Todas as culturas tiveram seus mitos, alguns dos quais são
expressões particulares de arquétipos comuns a toda a humanidade. Por exemplo,
os mitos sobre a criação do mundo repetem alguns temas, como o ovo cósmico, ou
o deus assassinado e esquartejado cujas partes vão formar tudo que existe.
Mito não é o mesmo que fábula, conto de fadas, lenda ou saga.
Considerados
há muito tempo como antagônicos, mito e filosofia protagonizam atualmente uma
(re)conciliação. Desde os primórdios, a Filosofia, busca do saber, é entendida
como um discurso racional que surgiu para se contrapor ao modelo mítico
desenvolvido na Grécia Antiga e que serviu como base de sua Paideia (educação).

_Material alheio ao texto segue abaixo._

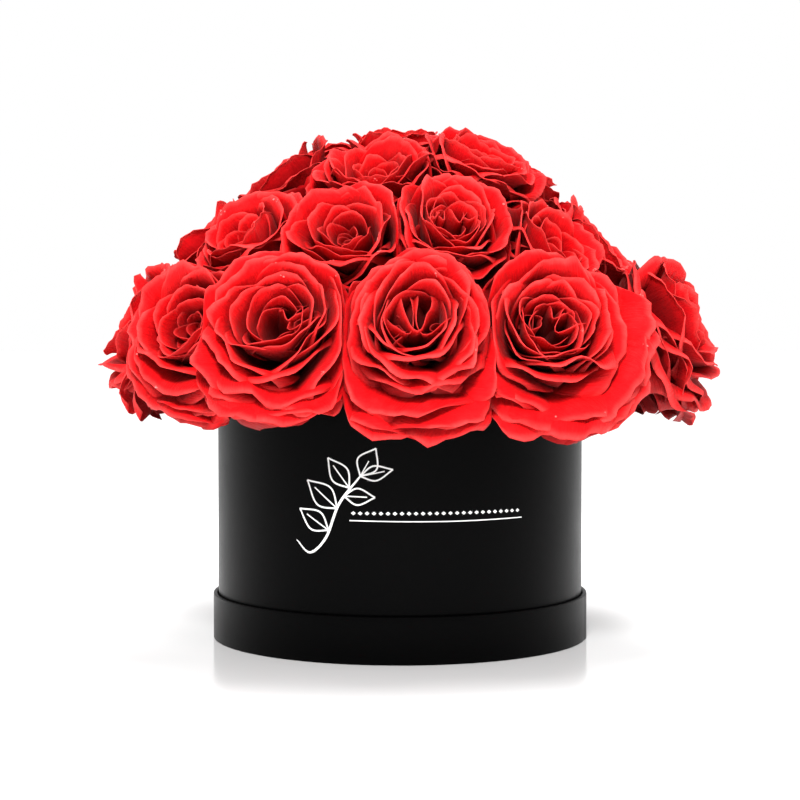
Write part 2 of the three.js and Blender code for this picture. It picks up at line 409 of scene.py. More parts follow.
def foil_line(route, widths):
    """A ribbon along a route of (across, height) points, wrapped on the box's front."""
    route = np.array(route, float)
    widths = np.broadcast_to(np.asarray(widths, float), len(route))
    along = np.gradient(route, axis=0)
    along /= np.linalg.norm(along, axis=1)[:, None]
    aside = np.stack([-along[:, 1], along[:, 0]], 1)
    left, right = route + aside * widths[:, None] / 2, route - aside * widths[:, None] / 2
    points = []
    for l, r in zip(left, right):
        section = ((l, FOIL_FOOT), (r, FOIL_FOOT), (r, FOIL_HEIGHT), (l, FOIL_HEIGHT))
        for (across, up), out in section:
            turn = across / BOX_RADIUS
            reach = BOX_RADIUS + out
            points.append((reach * math.sin(turn), -reach * math.cos(turn), up))
    faces = [(0, 1, 2, 3), tuple(4 * (len(route) - 1) + k for k in (3, 2, 1, 0))]
    for k in range(len(route) - 1):
        a, b = 4 * k, 4 * (k + 1)
        faces += [(a + m, b + m, b + (m + 1) % 4, a + (m + 1) % 4) for m in range(4)]
    return points, faces


def flowing(points, count):
    """A smooth route through a few points."""
    points = np.array(points, float)
    padded = np.vstack([2 * points[0] - points[1], points, 2 * points[-1] - points[-2]])
    route = []
    spans = len(points) - 1
    for t in np.linspace(0, spans, count):
        k = min(int(t), spans - 1)
        u = t - k
        a, b, c, d = padded[k : k + 4]
        bend, twist = 2 * a - 5 * b + 4 * c - d, 3 * b - a - 3 * c + d
        route.append(0.5 * (2 * b + (c - a) * u + bend * u * u + twist * u**3))
    return np.array(route)


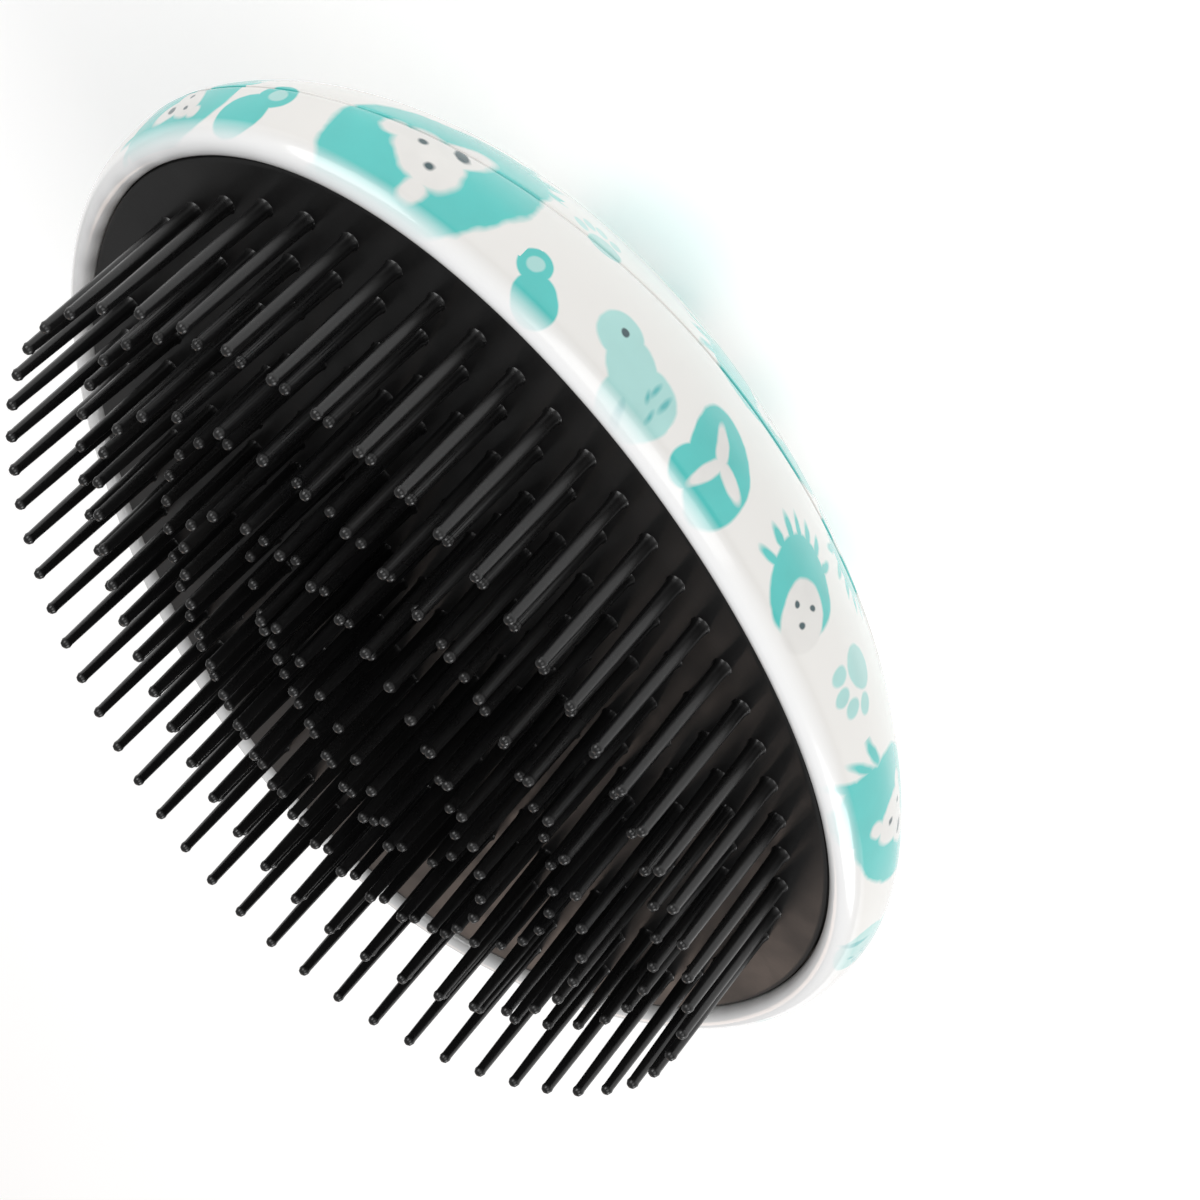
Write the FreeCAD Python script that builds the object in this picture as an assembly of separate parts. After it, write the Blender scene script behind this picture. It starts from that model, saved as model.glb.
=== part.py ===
"""Palm-held detangling brush: a domed two-part shell, an elastomer pad in its mouth and
rings of long and short bristles that bend lengthwise.

X runs along the brush, towards its blunt end, Y across it and Z up, the way the bristles point.
The origin is under the middle of the brush, on the small flat of the dome that it rests on.
"""
import FreeCAD, Part
import math
import os

# ---- driving dimensions, in millimetres ----
# plan of the brush: an egg, measured at the edge of the black pad
pad_length = 95.0
pad_width = 72.4
fullness = 0.035            # 0 is an ellipse, more is squarer
egg_taper = 0.14            # how much wider the +X half is than the -X half

# shell
shell_depth = 32.6          # from the pad's face down to the crown
shell_overhang = 3.6        # how far the shell's widest line stands outside the pad
widest_drop = 4.9           # from the pad's face down to that widest line
dome_power = 1.48           # 2 is a round dome, less is a slacker one
crown_share = 0.2           # the crown's flat, as a share of the shell's plan
wall = 2.0
lip_rise = 0.8              # the rounded lip stands this far proud of the pad
lip_crest = 1.5             # from the pad's edge out to the lip's crest
lip_thickness = 2.0
ledge_width = 4.0           # shelf inside the lip that carries the backing plate
ledge_thickness = 2.0

# parting line between the rim band and the palm cover
seam_drop_middle = 15.5     # below the pad's face, at mid length
seam_drop_end = 5.0         # the same at both ends
tongue_height = 2.2
tongue_thickness = 1.2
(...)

A palavra mito é grega e significa contar, narrar algo para alguém que
reconhece o proferidor do discurso como autoridade sobre aquilo que foi dito.
Assim,
Homero (Íliada e Odisseia) e Hesíodo (Teogonia e Dos trabalhos e dos Dias) são
considerados os educadores da Hélade (como se chamava a Grécia) por excelência,
bem como os rapsodos (uma espécie de ator, cantor, recitador) eram tidos como
portadores de uma verdade fundamental sobre a origem do universo, das leis
etc., por reproduzirem as narrativas contidas nas obras daqueles autores.
Foi somente
a partir de determinadas condições (navegações, uso e invenção do calendário e
da moeda, a criação da democracia que preconizava o uso da palavra, bem como a
publicidade das leis etc.) que o modelo mítico foi sendo questionado e
substituído por uma forma de pensar que exigia outros critérios para a
confecção de argumentos. Surge a Filosofia como busca de um conhecimento
racional, sistemático e com validade universal.
De
Aristóteles a Descartes, a Filosofia ganhou uma conotação de ciência, de
conhecimento seguro, infalível e essa noção perdurou até o século XIX, quando
as bases do que chamamos Razão sofreu duras críticas com o desenvolvimento da
técnica e do sistema capitalista de produção. A crença no domínio da natureza,
da exploração do trabalho, bem como a descoberta do inconsciente como o grande
motivador das ações humanas, evidenciaram o declínio de uma sociedade
armamentista, excludente e sugadora desenfreada dos recursos naturais. A
tendência racionalista fica, então, abalada e uma nova abordagem do mundo
faz-se necessária.
O que era
tido antes como pré-cientifico, primitivo, assistemático, ganha especial papel
na formação das culturas. As noções de civilização, progresso e desenvolvimento
vão sendo substituídas lentamente pela diversidade cultural, já que aquelas não
mais se justificam. A releitura de um dos pensadores tidos como fundadores do
idealismo racionalista preconiza que já na Grécia o mito não foi meramente
substituído nem de forma radical, nem gradual pelo pensamento filosófico. Os
textos de Platão, analisados não somente pela ótica conceitual, mas também
dramática, nos proporciona compreender que um certo uso do mito é necessário
onde o lógos (discurso, razão, palavra) não consegue atingir ainda seu objeto,
ou seja, aquilo que era apenas fantasioso, imaginário, ganha destaque por seu
valor prático na formação do homem.
Dito de
outro modo, embora o homem deseje conhecer a fundo o mundo em que vive, ele
sempre dependerá do aperfeiçoamento de métodos e técnicas de interpretação. A
ciência é realmente um saber, mas que também é histórico e sua validade prática
depende de como foi construído argumentativamente. Interessa perceber que
Filosofia é amor ao saber, busca do conhecimento e nunca posse, como define
Platão. Então, nunca devemos confundi-la com ciência, que é a posse de um saber
construído historicamente, isto é, determinado pelas condições do seu tempo.
Portanto, Mito, Filosofia e Ciência possuem entre si não uma relação de
exclusão ou gradação, mas sim de intercomplementaridade, haja vista que um
sempre sucede ao outro de forma cíclica no decorrer do tempo.